What to work on. Beginning with the first line below, please repeat the material exactly, ending with the line that includes "TALL = 60.0".

Data excerpt.
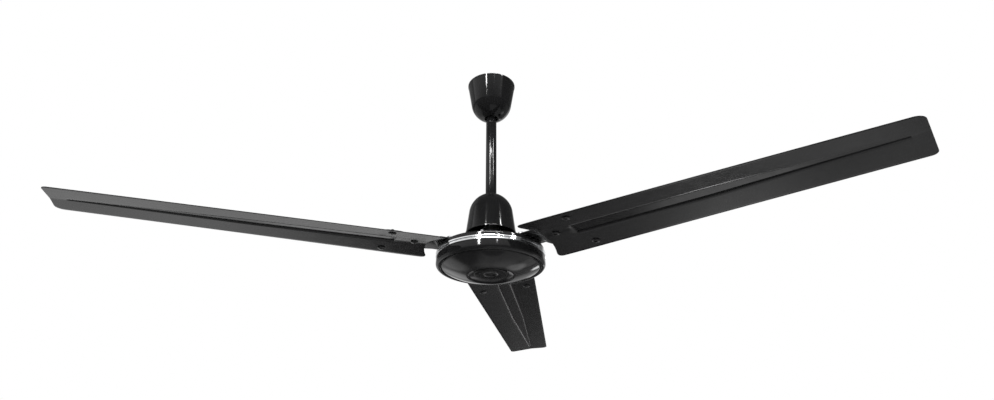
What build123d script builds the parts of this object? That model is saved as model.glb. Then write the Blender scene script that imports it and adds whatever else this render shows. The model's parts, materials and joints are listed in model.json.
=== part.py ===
from build123d import *
import os
from math import acos, atan, cos, degrees, radians, sin, sqrt, tan

# Industrial ceiling fan, 1422 mm sweep: a ceiling bracket carries a shackle on a rubber
# roller, a pipe hangs from the shackle, and a pancake motor with three bent steel blades
# turns about a hollow shaft fixed to the pipe. The stator stands still inside the motor,
# and both covers, the trim ring and the blades turn round it.
# The origin is the middle of the ceiling bracket's top face. Z points up, so the fan hangs
# below zero. Lengths are millimetres. Heights of motor pieces are measured from the deck,
# the flat top of the upper cover that the blade brackets lie on.

# Flats round a turned piece, which keep the model light
SHELL_SIDES = 36
CUP_SIDES = 36
END_RING_SIDES = 24
SLEEVE_SIDES = 16
RACE_SIDES = 16
BOLT_SIDES = 8

ARC_FLAT = 18.0             # longest flat on a rounded plan
CORNER_SIDES = 3            # fewest flats on one of its arcs
TALL = 60.0                 # cutters reach this far over and under a blade

# General clearances
RUN = 0.05          # radial gap of a running or sliding fit
SEAT = 0.1          # gap of a fixed piece in its seat
HOLE_GAP = 0.25     # radial gap of a bolt in its hole

# Ceiling bracket
PLATE_LENGTH = 70.0
PLATE_WIDTH = 30.0
PLATE_THICK = 3.0
CEILING_HOLE_R = 3.25
CEILING_HOLE_SPACING = 52.0
LEG_WIDTH = 26.0
LEG_THICK = 3.0
HANGER_DROP = 27.0          # ceiling to the hanger bolt's axis

# Rubber roller and shackle
ROLLER_FLANGE_R = 16.0
ROLLER_FLANGE = 3.0
SHACKLE_WIDTH = 20.0
SHACKLE_THICK = 3.0
CLEVIS_DROP = 32.0          # hanger bolt's axis to the clevis bolt's axis
ROD_OVER_CLEVIS = 12.0

# Bolts
M8_R = 4.0
M8_FLATS = 13.0
M8_HEAD = 5.3
M8_NUT = 6.5
BOLT_TAIL = 7.0             # bolt end past its nut, with room for the split pin
PIN_PLACE = 3.2             # split pin's axis past the nut
PIN_R = 0.9
SCREW_R = 2.0               # canopy and cover screws

# Downrod
ROD_R = 10.65
ROD_WALL = 2.3
ROD_LENGTH = 270.0

# Upper canopy, a cup open at the top
CANOPY_GAP = 4.8            # ceiling to the rim
CANOPY_RIM_R = 49.2
CANOPY_STRAIGHT = 50.5
CANOPY_TAPER = 9.37         # degrees
CANOPY_ARC = 38.6
CANOPY_WALL = 1.0
CANOPY_HOLE_R = 13.6
CANOPY_NECK_WALL = 2.4
CANOPY_NECK = 9.0

# Lower canopy, a bell open at the bottom
BELL_GAP = 33.1             # deck to the bell's rim
BELL_RIM_R = 48.4
BELL_STRAIGHT = 46.3
BELL_TAPER = 7.75           # degrees
BELL_ARC = 45.0
BELL_WALL = 1.0
BELL_NECK_WALL = 2.4
BELL_NECK = 10.0

# Both canopies
BOWL_STEPS = 5              # flats down the round of a bowl
CUP_SCREW_SLOPE = 40.0      # degrees
CUP_SCREW_LENGTH = 11.0

# Shaft coupling
COUPLING_ROD_DEPTH = 24.0
COUPLING_SHAFT_DEPTH = 26.0
COUPLING_BOLT_UP = 12.0     # rod's end to the coupling bolt
SET_SCREW_R = 3.0
SET_SCREW_DOWN = 21.0       # rod's end to the set screw

# Capacitor on the coupling
CAPACITOR_WIDTH = 36.0
CAPACITOR_DEPTH = 16.0
CAPACITOR_HEIGHT = 30.0
CLIP_THICK = 0.8
CLIP_HEIGHT = 8.0

# Shaft
DECK_TO_COUPLING = 36.5
SHAFT_R = 8.5
SHAFT_LOWER_R = 7.5
SHAFT_BORE_R = 4.5
CIRCLIP_DEEP = 0.8
CIRCLIP_THICK = 1.0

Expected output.
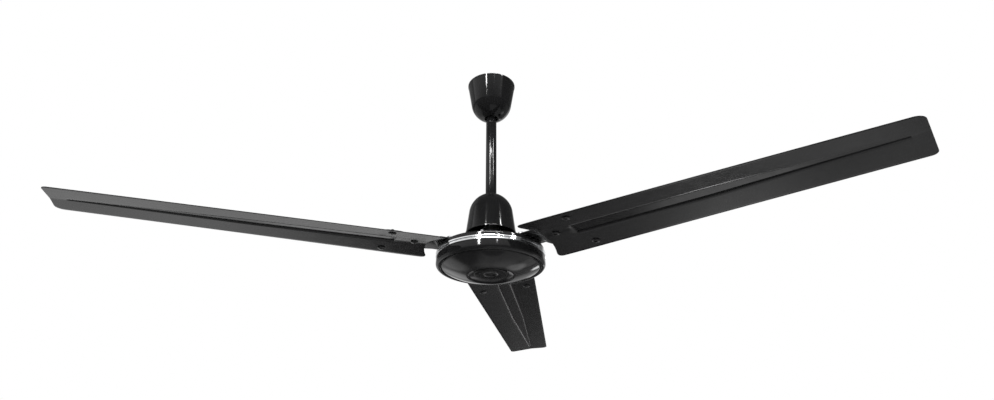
What build123d script builds the parts of this object? That model is saved as model.glb. Then write the Blender scene script that imports it and adds whatever else this render shows. The model's parts, materials and joints are listed in model.json.
=== part.py ===
from build123d import *
import os
from math import acos, atan, cos, degrees, radians, sin, sqrt, tan

# Industrial ceiling fan, 1422 mm sweep: a ceiling bracket carries a shackle on a rubber
# roller, a pipe hangs from the shackle, and a pancake motor with three bent steel blades
# turns about a hollow shaft fixed to the pipe. The stator stands still inside the motor,
# and both covers, the trim ring and the blades turn round it.
# The origin is the middle of the ceiling bracket's top face. Z points up, so the fan hangs
# below zero. Lengths are millimetres. Heights of motor pieces are measured from the deck,
# the flat top of the upper cover that the blade brackets lie on.

# Flats round a turned piece, which keep the model light
SHELL_SIDES = 36
CUP_SIDES = 36
END_RING_SIDES = 24
SLEEVE_SIDES = 16
RACE_SIDES = 16
BOLT_SIDES = 8

ARC_FLAT = 18.0             # longest flat on a rounded plan
CORNER_SIDES = 3            # fewest flats on one of its arcs
TALL = 60.0                 # cutters reach this far over and under a blade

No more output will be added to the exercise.